Indeed, recent guidance published by The Law Society shows the importance of LPP to the legal profession. LPP is variously referred to as “one of the highest [legal] rights”, a “fundamental common law right”, “precious” and “sacrosanct.” The guidance confirms that LPP is the right of the client, rather than the lawyer. This undermines David Green’s comments that lawyers themselves are abusing the “shield” of LPP. A lawyer who discloses privileged information without client consent “would be in breach of his professional duties,” and the Law Society opines that cases where abuses of LPP are proven are “few and far between.” In fact, contrary to the position taken by the SFO, it continues: “If clients justifiably assert their privilege… they should not in any way be criticised or penalised for doing so, nor regarded as being uncooperative – nor should their legal advisers.” This point is returned to repeatedly, the Law Society stating: “No regulator or investigator is entitled to pressure a client to waive LPP…no client can be criticised, let alone treated detrimentally… however helpful a waiver might be to the regulator or investigator” and “no adverse inferences should be drawn from a claim to privilege or a refusal to waive privilege.”
The legal profession generally is increasingly frustrated by attacks on LPP by the SFO and government.

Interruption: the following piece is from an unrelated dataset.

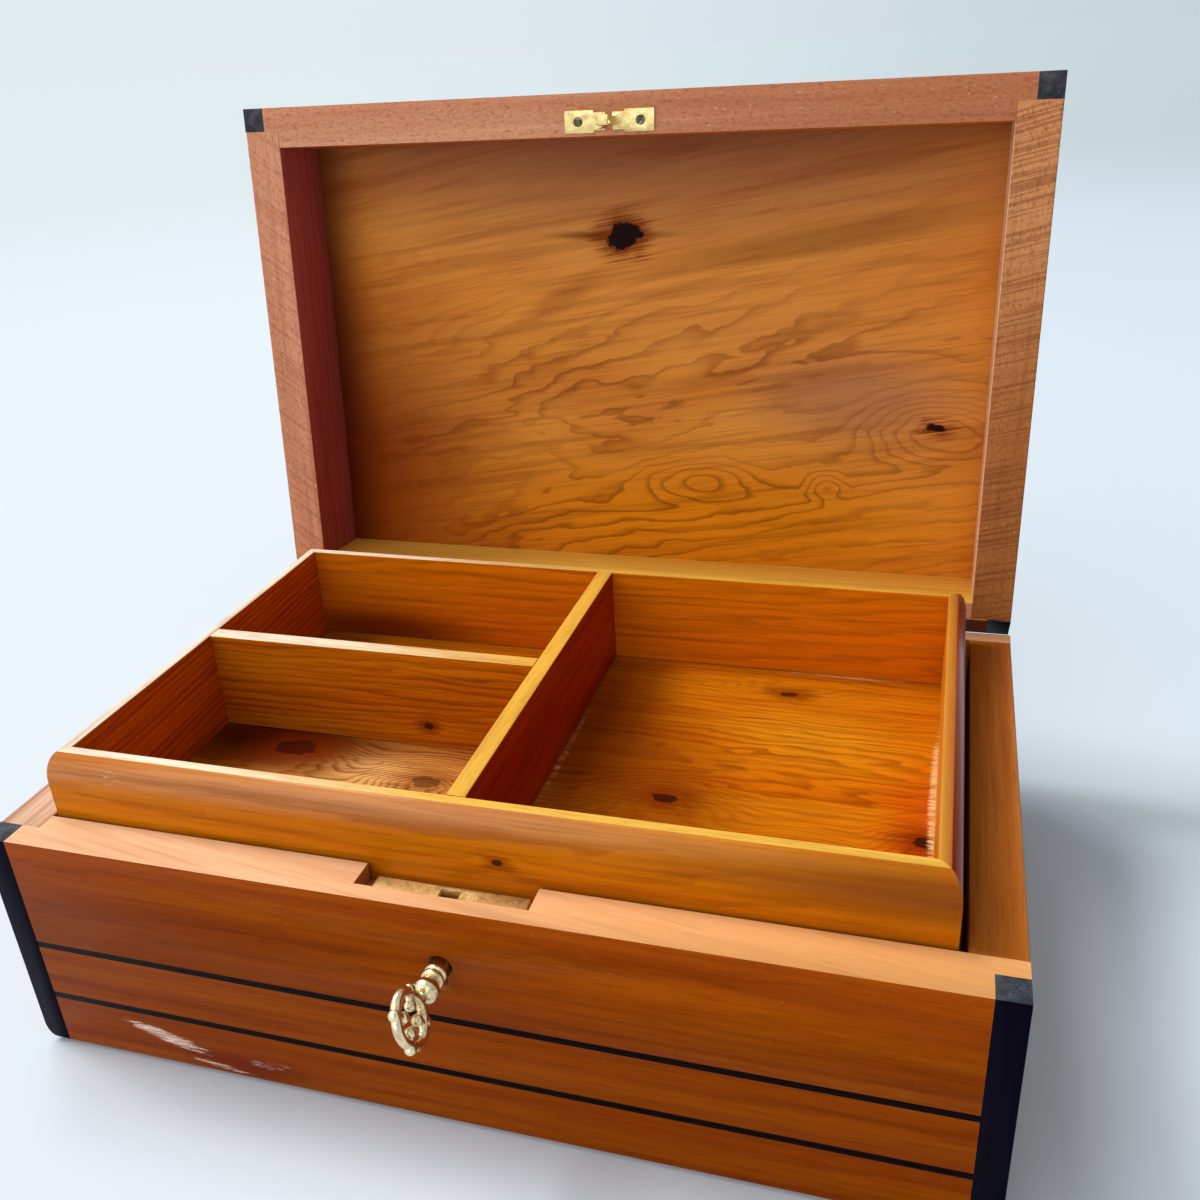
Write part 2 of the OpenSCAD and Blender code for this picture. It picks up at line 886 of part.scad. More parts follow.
// One lobe of the bow, an arc bar that reaches `reach` up from the bow's middle and
// passes through corners half apart. Drawn in the XY plane
module lobe(reach, r, half) {
    angle = 2 * asin(half / r);
    translate([0, reach - r, 0])
        rotate([0, 0, 90 - angle / 2])
            rotate_extrude(angle = angle)
                translate([r, 0])
                    circle(bar_r, $fn = 24);
}

// The bow, drawn in the XY plane with the shank along -X
module bow() {
    for (turn = [0, 180]) {
        rotate([0, 0, turn])
            lobe(bow_half_h, lobe_h_r, bow_corner_l);
        rotate([0, 0, turn - 90])
            lobe(bow_half_l, lobe_l_r, bow_corner_h);
    }
    for (sx = [-1, 1])
        for (sy = [-1, 1]) {
            corner = [sx * bow_corner_l, sy * bow_corner_h];
            inner = [corner.x * bead_in.x, corner.y * bead_in.y];
            for (at = [corner + bead_out * [sx, sy], inner])
                translate([at.x, at.y, 0])
                    sphere(bead_r, $fn = 24);
            translate([inner.x, inner.y, 0])
                rotate([0, 0, atan2(corner.y - inner.y, corner.x - inner.x)])
                    rotate([0, 90, 0])
                        cylinder(h = norm(corner - inner), r = bar_r * 0.8, $fn = 24);
        }
}

// The shank with its rings and baluster, as a turned profile along Z, from the end in
// the lock at z = 0 outwards
module shank() {
    front = key_in;
    difference() {
        union() {
            cylinder(h = front - baluster_y, r = shank_r);
            for (y = ring_y)
                translate([0, 0, front - y])
                    rotate_extrude()
                        translate([ring_r - ring_bar_r, 0])
                            circle(ring_bar_r, $fn = 24);
            rotate_extrude()
                polygon([[0, front - baluster[0].x],
                         for (ring = baluster) [ring.y, front - ring.x],
                         [0, front - baluster[len(baluster) - 1].x]]);
            cylinder(h = front + bow_reach - bow_half_l, r = neck_r);
        }
        translate([0, 0, -eps])
            cylinder(h = key_pin_l + eps, r = key_pin_r + run_gap);
    }
}

module key() {
    color(BRASS)
        in_lock()
            translate([0, 0, -key_drop])
                rotate([0, -key_rest_turn, 0]) {
                    translate([0, key_in, 0])
                        rotate([90, 0, 0])
                            shank();
                    translate([0, -bow_reach, 0])
                        rotate([0, 90, 0])
                            rotate([0, 0, -90])
                                bow();
                    difference() {
                        span([-bit_t / 2, link_y - bit_w / 2, -bit_reach],
                             [bit_t / 2, link_y + bit_w / 2, 0]);
                        y_pin(0, wall, shank_r - 0.5);
                    }
                }
}

// ---------------------------------------------------------------- tray

module in_tray() {
    translate([tray_shift_x, tray_shift_y, tray_z])
        children();
}

// Section of a tray wall: x runs in from the outer face, y up from the underside
module tray_section() {
    rounding = [for (i = [0 : round_steps])
        [tray_round_w * (1 - cos(90 * i / round_steps)),
         tray_h - tray_round_h + tray_round_h * sin(90 * i / round_steps)]];
    polygon(concat([[0, 0]], rounding,
                   [[tray_wall, tray_h], [tray_wall, tray_floor_t],
                    [tray_wall - tray_floor_let, tray_floor_t], [tray_wall - tray_floor_let, 0]]));
}

// A wall of the tray with mitred ends, at the front. l is its outer length
module tray_side(l) {
    intersection() {
        rotate([90, 0, 90])
            linear_extrude(l, center = true)
                tray_section();
        linear_extrude(3 * tray_h, center = true)
            polygon([[-l / 2, 0], [l / 2, 0], [l / 2 - tray_wall, tray_wall], [-l / 2 + tray_wall, tray_wall]]);
    }
}

// A long wall, at the front or with turn 180 at the back
module tray_long_side(turn) {
    color(TRAY_WOOD)
        in_tray()
            rotate([0, 0, turn])
                translate([0, -tray_d / 2, 0])
                    tray_side(tray_w);
}

// A short wall, on the right with turn 90 or on the left with turn -90
module tray_short_side(turn) {
    color(TRAY_WOOD)
        in_tray()
            rotate([0, 0, turn])
                translate([0, -tray_w / 2, 0])
                    tray_side(tray_d);
}

module tray_floor() {
    half_w = tray_w / 2 - tray_wall + tray_floor_let;
    half_d = tray_d / 2 - tray_wall + tray_floor_let;
    color(TRAY_WOOD)
        in_tray()
            span([-half_w, -half_d, 0], [half_w, half_d, tray_floor_t]);
}

module tray_partition() {
    half_d = tray_d / 2 - tray_wall;
    color(TRAY_WOOD)
        in_tray()
            span([partition_x - partition_t / 2, -half_d, tray_floor_t],
                 [partition_x + partition_t / 2, half_d, tray_h]);
}

module tray_cross_partition() {
    color(TRAY_WOOD)
        in_tray()
            span([-tray_w / 2 + tray_wall, partition_y - partition_t / 2, tray_floor_t],
                 [partition_x - partition_t / 2, partition_y + partition_t / 2, tray_h]);
}

// ---------------------------------------------------------------- the nodes

front_board();
back_board();
left_board();
right_board();
base_post(-1, -1);  // post_front_left
base_post(1, -1);  // post_front_right
base_post(-1, 1);  // post_back_left
base_post(1, 1);  // post_back_right
bottom_panel();
front_lines();
back_lines();
left_lines();
right_lines();
ledge(false);  // ledge_left
ledge(true);  // ledge_right
lid_front_board();
lid_back_board();
lid_end_board(false);  // lid_left_board
lid_end_board(true);  // lid_right_board
lid_post(-1, -1);  // lid_post_front_left
lid_post(1, -1);  // lid_post_front_right
lid_post(-1, 1);  // lid_post_back_left
lid_post(1, 1);  // lid_post_back_right
lid_panel();
base_leaf(-1);  // hinge_base_leaf_left
base_leaf(1);  // hinge_base_leaf_right
lid_leaf(-1);  // hinge_lid_leaf_left
lid_leaf(1);  // hinge_lid_leaf_right
hinge_pin(-1);  // hinge_pin_left
hinge_pin(1);  // hinge_pin_right
hinge_base_screws();
hinge_lid_screws();
lock_plate();
lock_case();
lock_key_pin();
lock_stud();
lock_rivets();
lock_screws();
lock_bolt();
bolt_spring();
striker();
striker_screws();
key();
tray_long_side(0);  // tray_front
tray_long_side(180);  // tray_back
tray_short_side(-90);  // tray_left
tray_short_side(90);  // tray_right
tray_floor();
tray_partition();
tray_cross_partition();
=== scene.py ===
"""A wooden keepsake box with a hinged lid, a lift-out tray, a lock and a key, dressed to render.

The CAD solids give every place and size. Each piece is a merged copy of its solid with eased
edges, and a board's faces take varnished or bare wood by which way they look.
Lengths in the finishes are millimetres, and grain always runs along the board.
"""
import json
import math

import bmesh
import bpy
from mathutils import Matrix, Vector

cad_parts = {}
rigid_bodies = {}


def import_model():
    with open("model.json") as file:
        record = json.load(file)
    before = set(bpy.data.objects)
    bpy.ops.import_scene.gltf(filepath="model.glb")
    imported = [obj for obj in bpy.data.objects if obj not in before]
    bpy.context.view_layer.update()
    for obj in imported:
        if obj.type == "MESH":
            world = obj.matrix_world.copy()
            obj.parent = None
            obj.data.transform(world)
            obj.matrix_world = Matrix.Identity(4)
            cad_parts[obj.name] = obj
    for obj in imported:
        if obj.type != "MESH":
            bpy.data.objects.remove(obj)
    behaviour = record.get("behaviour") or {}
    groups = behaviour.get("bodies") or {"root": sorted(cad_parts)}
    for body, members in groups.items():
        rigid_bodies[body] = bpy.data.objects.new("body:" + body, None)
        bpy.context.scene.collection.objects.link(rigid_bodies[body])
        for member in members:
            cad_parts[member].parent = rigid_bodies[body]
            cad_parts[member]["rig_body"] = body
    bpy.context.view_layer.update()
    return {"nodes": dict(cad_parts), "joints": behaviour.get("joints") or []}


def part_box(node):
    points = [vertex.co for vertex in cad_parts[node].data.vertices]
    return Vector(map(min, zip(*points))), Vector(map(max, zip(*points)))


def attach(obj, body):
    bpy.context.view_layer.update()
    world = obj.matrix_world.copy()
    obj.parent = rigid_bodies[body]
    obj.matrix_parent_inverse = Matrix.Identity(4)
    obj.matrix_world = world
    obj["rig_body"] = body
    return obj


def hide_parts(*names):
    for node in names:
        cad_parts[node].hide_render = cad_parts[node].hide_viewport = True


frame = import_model()

bl_info = {
    "name": "Keepsake box",
    "version": (1, 0, 0),
    "blender": (4, 5, 0),
    "location": "View3D > Sidebar > Keepsake box",
    "description": "Builds a wooden keepsake box with its tray, lock, key and studio stage",
    "category": "Object",
}

MM = 0.001


# ------------------------------------------------------------------ places

HINGE = next(j for j in frame["joints"] if j["name"] == "lid_hinge")
HINGE_LINE = Vector(HINGE["pos_m"])
LID_OPEN = math.radians(96)
SHUT_TURN = Matrix.Rotation(LID_OPEN, 3, "X")


def middle(node):
    """The middle of a CAD solid's box, in millimetres."""
    low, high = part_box(node)
    return (low + high) / 2 / MM


def shut(point):
    """Where a point of the open lid is once the lid is shut, in metres."""
    return HINGE_LINE + SHUT_TURN @ (Vector(point) - HINGE_LINE)


# ------------------------------------------------------------------ colours and nodes

# Settings that a kind of node has here unless a call says otherwise
USUAL = {"MapRange": {"interpolation_type": "SMOOTHSTEP"}, "Mix": {"data_type": "RGBA"}}
# The Mix node's output for colours. Its inputs are 0 for the share, and 6 and 7 for the colours
COLOUR_OUT = 2


def srgb(code):
    """Turns an sRGB hex colour into linear red, green and blue."""
    parts = [int(code[i:i + 2], 16) / 255 for i in (1, 3, 5)]
    return tuple(c / 12.92 if c <= 0.04045 else ((c + 0.055) / 1.055) ** 2.4 for c in parts)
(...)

While it is important to thoroughly investigate and prosecute criminals successfully, investigatory agencies should not attempt to undermine or circumvent accepted legal practice simply to make their task easier. The original justifications for LPP have not changed. The government – in particular – should take note and ensure that appropriate statutory protection is given to LPP, stopping the erosion of and guaranteeing the rights of all of us, which are entitled to be properly protected.